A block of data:
————
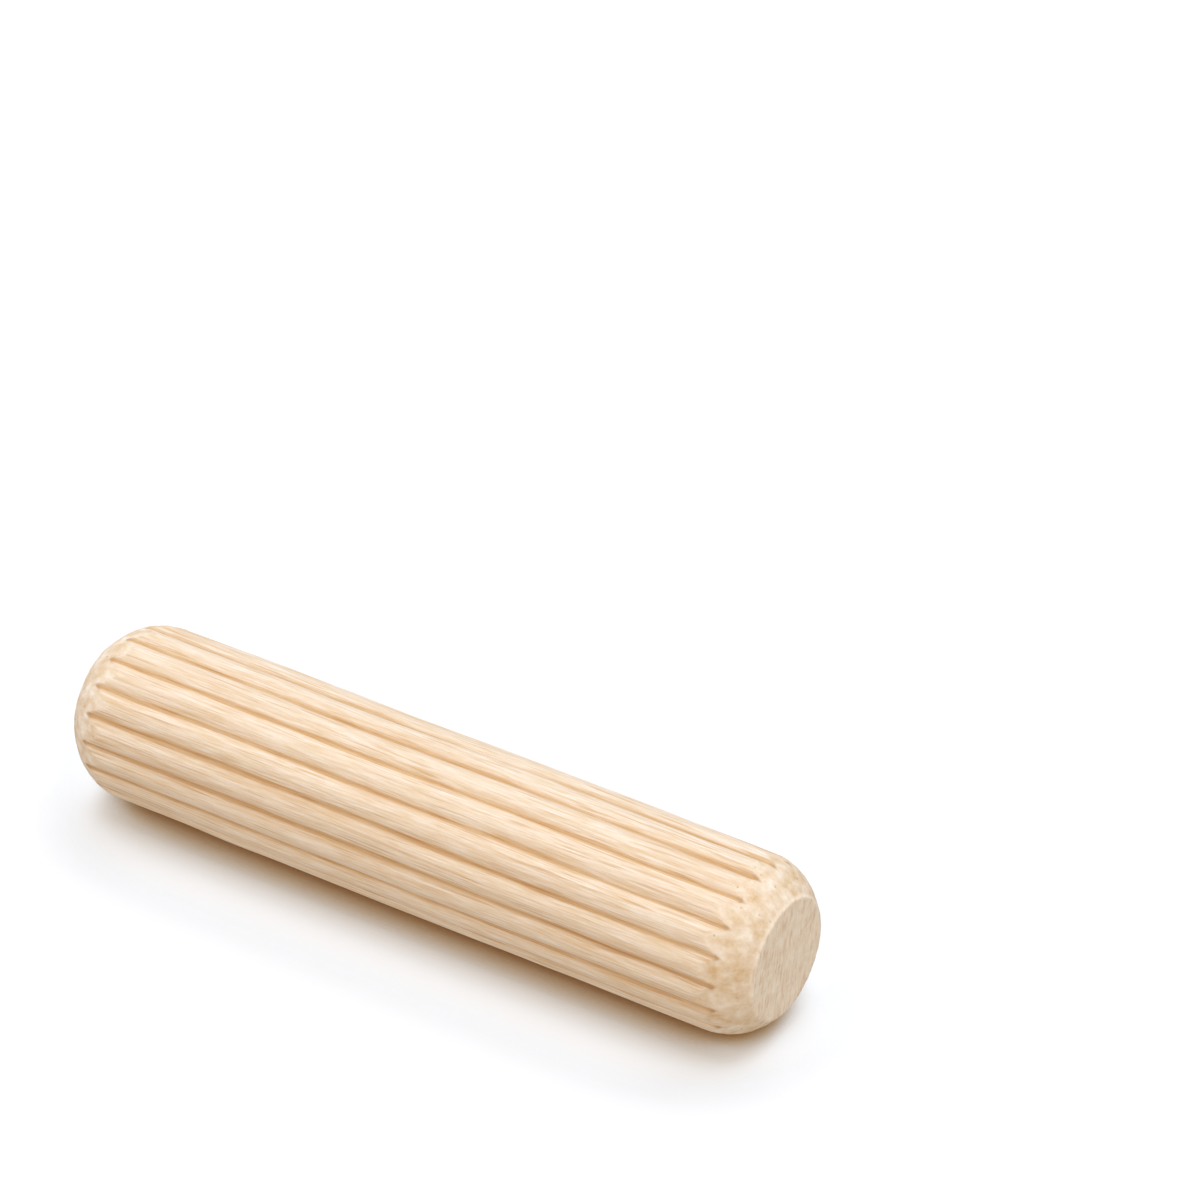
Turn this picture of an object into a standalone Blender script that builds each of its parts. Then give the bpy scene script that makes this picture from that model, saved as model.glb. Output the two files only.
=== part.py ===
"""Fluted wooden dowel pin.

One piece of beech. A long fluted rod is sawn to length and each end is turned to a rounded chamfer, so
the grooves run out into the chamfers in pointed scallops. The pin stands on one sawn end, with its axis
along Z and the middle of that end face at the origin. Lengths are in metres, angles in degrees.
"""
import math

import bmesh
import bpy

# Driving dimensions
PIN_DIAMETER = 0.008          # over the crests of the ridges
PIN_LENGTH = 0.035            # over the two end faces
FLUTE_COUNT = 18
FLUTE_DEPTH = 0.00024         # from the crests down to the bottoms of the grooves
GROOVE_RADIUS = 0.00007       # rounding along the bottom of each groove
CHAMFER_DEPTH = 0.00135       # from the crests in to the edge of the flat end face, on the radius
CHAMFER_ANGLE = 47.0          # between the chamfer and the pin's axis
FACE_EDGE_RADIUS = 0.0002     # soft corner between the end face and the chamfer
SHOULDER_RADIUS = 0.003       # long curve that carries the chamfer into the ridges
FORMER_CLEARANCE = 0.00001    # between the crests and the bore of the tool that turns the ends

# Facets
RIDGE_FACETS = 10
GROOVE_FACETS = 3
SHOULDER_FACETS = 12
CORNER_FACETS = 3
FACETS_PER_RIDGE = 6          # of the turned ends, round the pin

# Finish
BEECH_COLOUR = (0.83, 0.64, 0.43, 1.0)
BEECH_ROUGHNESS = 0.62
SHARP_ANGLE = 35.0


def new_collection(name):
    collection = bpy.data.collections.new(name)
    bpy.context.scene.collection.children.link(collection)
    return collection


def arc(centre, radius, start, end, facets):
    """Points along an arc, from angle start to angle end in radians, both ends included."""
    steps = [start + (end - start) * i / facets for i in range(facets + 1)]
    return [(centre[0] + radius * math.cos(a), centre[1] + radius * math.sin(a)) for a in steps]


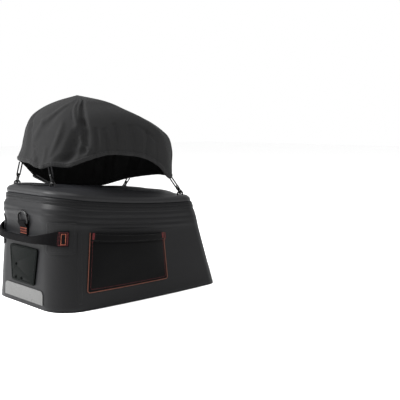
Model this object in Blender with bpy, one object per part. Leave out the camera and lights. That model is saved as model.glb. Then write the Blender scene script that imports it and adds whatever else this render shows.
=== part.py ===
"""Bicycle trunk bag with a stretch cargo cover hooked over its lid.

The frame: +X is the front of the bicycle, +Y its left, +Z up, in metres.
The origin is the middle of the flat base, which rests on the luggage rack.
The near side is -Y, where the pocket is, and the rear face looks along -X.
"""
import math
from collections import namedtuple

import bpy
from mathutils import Vector

# Bag: driving dimensions of the tub
BAG_LENGTH = 0.355
BAG_WIDTH = 0.230
REAR_HEIGHT = 0.1980
RIM_LEAN = 0.0900          # how far the rim falls for each metre forward
RIM_SAG = 0.0056           # dip of the rim halfway along a side
REAR_LEAN = 0.0518         # how far each wall leans in for each metre of height
SIDE_LEAN = 0.0725
FRONT_LEAN = 0.2850
FRONT_TUCK = 0.0040         # how much further the front pulls in at its rim
FRONT_TUCK_FROM = 0.110     # height where that starts
REAR_CORNER = 0.0506       # radii of the upright corners
FRONT_CORNER = 0.0292
SIDE_BULGE = 0.0044
BASE_ROUND = 0.006
BODY_WALL = 0.0026
BASE_WALL = 0.003
CUFF_DEPTH = 0.060         # soft upper zone under the rim, with its creases
CUFF_SWELL = 0.0026
CUFF_FRONT_SHARE = 0.30    # share of the swell that is left at the front
GAP = 0.0003               # clearance between touching pieces

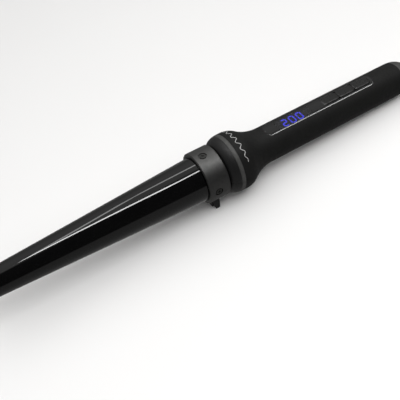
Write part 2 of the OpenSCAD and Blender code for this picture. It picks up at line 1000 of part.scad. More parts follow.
module swivel_gland() {
    bore = cord_hole_d / 2;
    throat_r = 2;
    throat_end = stem_front + 8;
    shoulder_r = 7.3;
    shoulder = cap_end + 0.2;
    shoulder_len = 3;
    nose_r = 5.6;
    edge = 0.8;
    groove_front = retainer_front - slip;
    groove_rear = retainer_front + retainer_len + slip;
    journal_front = retainer_front - 2;
    color([0.06, 0.06, 0.06]) turned([
        [stem_front, throat_r], [throat_end, throat_r], [throat_end, bore], [inlet_mouth, bore],
        [inlet_mouth, nose_r - edge], [inlet_mouth - edge, nose_r],
        [shoulder + shoulder_len, shoulder_r], [shoulder, shoulder_r], [shoulder, journal_r],
        [groove_rear, journal_r], [groove_rear, groove_r], [groove_front, groove_r],
        [groove_front, journal_r], [journal_front, journal_r],
        [journal_front, stem_r], [stem_front, stem_r]
    ]);
}

module swivel_retainer() {
    clip_r = 7.6;
    opening = 3.2;
    color([0.6, 0.6, 0.62]) difference() {
        ring(retainer_front, retainer_front + retainer_len, groove_r + 1.5 * fit, clip_r);
        translate([retainer_front - 1, -opening / 2, 0]) cube([retainer_len + 2, opening, big]);
    }
}

module contact_rings() {
    color([0.8, 0.55, 0.3])
        for (x = contact_stations) ring(x, x + contact_len, stem_r + fit / 2, contact_r);
}

// ---------------------------------------------------------------- assembly

seat() barrel_tube();
seat() cool_tip();
seat() tip_washer();
seat() tip_bracket();
seat() tip_screw();
seat() heat_block_upper();
seat() heat_block_lower();
seat() heater_plate();
seat() heater_spring();
seat() thermistor();
seat() thermal_fuse();
seat() barrel_flange();
seat() root_insulator();
seat() collar();
seat() collar_screws();
seat() stand();
seat() stand_screws();
seat() front_cap_upper();
seat() front_cap_lower();
seat() trim_ring_upper();
seat() trim_ring_lower();
seat() handle_upper_shell();
seat() handle_lower_shell();
seat() shell_screws();
seat() panel_cover();
seat() display_window();
seat() display_module();
seat() display_digits();
seat() button_power();
seat() button_plus();
seat() button_minus();
seat() tactile_switches();
seat() circuit_board();
seat() board_screws();
seat() microcontroller();
seat() triac();
seat() board_fuse();
seat() film_capacitor();
seat() choke();
seat() terminal_block();
seat() heater_lead_live();
seat() heater_lead_neutral();
seat() sensor_leads();
seat() mains_lead_live();
seat() mains_lead_neutral();
seat() end_cap();
seat() brush_holder();
seat() contact_brushes();
seat() swivel_gland();
seat() swivel_retainer();
seat() contact_rings();
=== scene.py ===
import json
import math

import bmesh
import bpy
from mathutils import Matrix, Vector

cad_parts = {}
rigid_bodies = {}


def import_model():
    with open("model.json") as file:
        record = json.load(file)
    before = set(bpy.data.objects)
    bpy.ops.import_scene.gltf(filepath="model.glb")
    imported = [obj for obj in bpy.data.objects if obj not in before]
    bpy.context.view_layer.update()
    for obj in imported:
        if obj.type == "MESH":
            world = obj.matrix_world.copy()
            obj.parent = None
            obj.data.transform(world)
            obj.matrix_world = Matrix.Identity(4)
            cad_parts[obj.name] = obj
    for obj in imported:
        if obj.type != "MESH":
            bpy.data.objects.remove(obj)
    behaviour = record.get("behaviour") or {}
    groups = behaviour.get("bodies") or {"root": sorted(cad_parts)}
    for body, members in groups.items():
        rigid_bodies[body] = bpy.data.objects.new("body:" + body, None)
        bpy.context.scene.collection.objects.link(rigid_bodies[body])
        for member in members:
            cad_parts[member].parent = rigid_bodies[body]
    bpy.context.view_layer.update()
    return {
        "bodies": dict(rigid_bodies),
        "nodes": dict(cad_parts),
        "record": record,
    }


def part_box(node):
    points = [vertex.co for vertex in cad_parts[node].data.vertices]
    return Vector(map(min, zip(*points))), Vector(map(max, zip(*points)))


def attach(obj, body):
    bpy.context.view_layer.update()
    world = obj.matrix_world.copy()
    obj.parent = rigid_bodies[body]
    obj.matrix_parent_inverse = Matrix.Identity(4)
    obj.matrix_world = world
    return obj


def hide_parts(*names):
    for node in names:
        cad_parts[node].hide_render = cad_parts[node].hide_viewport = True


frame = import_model()

MM = 0.001
SLIP = 0.1 * MM                 # play between pieces that fit into each other
BARREL_WALL = 1.5 * MM
SHELL_WALL = 2.2 * MM
SEAT_DEPTH = 2.4 * MM           # from the flare's peak down to the seat of the trim ring and caps
NECK = 14.4 * MM + SLIP         # radius of the opening round the root insulator's neck
SEAM_GAP = 0.05 * MM            # distance of a half shell's cut face from the seam
SHARP = math.radians(30)        # an edge that turns by more than this is rounded or kept crisp
MERGE_DISTANCE = 0.001 * MM
WELD_DISTANCE = 0.5 * MM * MM

# ---------------------------------------------------------------- places read from the frame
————
# [The request]
Retype precisely, and only, the span of lines that opens at the line containing "seat() button_power();" and closes at the line containing "for body, members", both inclusive.

# [Problem solution]
seat() button_power();
seat() button_plus();
seat() button_minus();
seat() tactile_switches();
seat() circuit_board();
seat() board_screws();
seat() microcontroller();
seat() triac();
seat() board_fuse();
seat() film_capacitor();
seat() choke();
seat() terminal_block();
seat() heater_lead_live();
seat() heater_lead_neutral();
seat() sensor_leads();
seat() mains_lead_live();
seat() mains_lead_neutral();
seat() end_cap();
seat() brush_holder();
seat() contact_brushes();
seat() swivel_gland();
seat() swivel_retainer();
seat() contact_rings();
=== scene.py ===
import json
import math

import bmesh
import bpy
from mathutils import Matrix, Vector

cad_parts = {}
rigid_bodies = {}


def import_model():
    with open("model.json") as file:
        record = json.load(file)
    before = set(bpy.data.objects)
    bpy.ops.import_scene.gltf(filepath="model.glb")
    imported = [obj for obj in bpy.data.objects if obj not in before]
    bpy.context.view_layer.update()
    for obj in imported:
        if obj.type == "MESH":
            world = obj.matrix_world.copy()
            obj.parent = None
            obj.data.transform(world)
            obj.matrix_world = Matrix.Identity(4)
            cad_parts[obj.name] = obj
    for obj in imported:
        if obj.type != "MESH":
            bpy.data.objects.remove(obj)
    behaviour = record.get("behaviour") or {}
    groups = behaviour.get("bodies") or {"root": sorted(cad_parts)}
    for body, members in groups.items():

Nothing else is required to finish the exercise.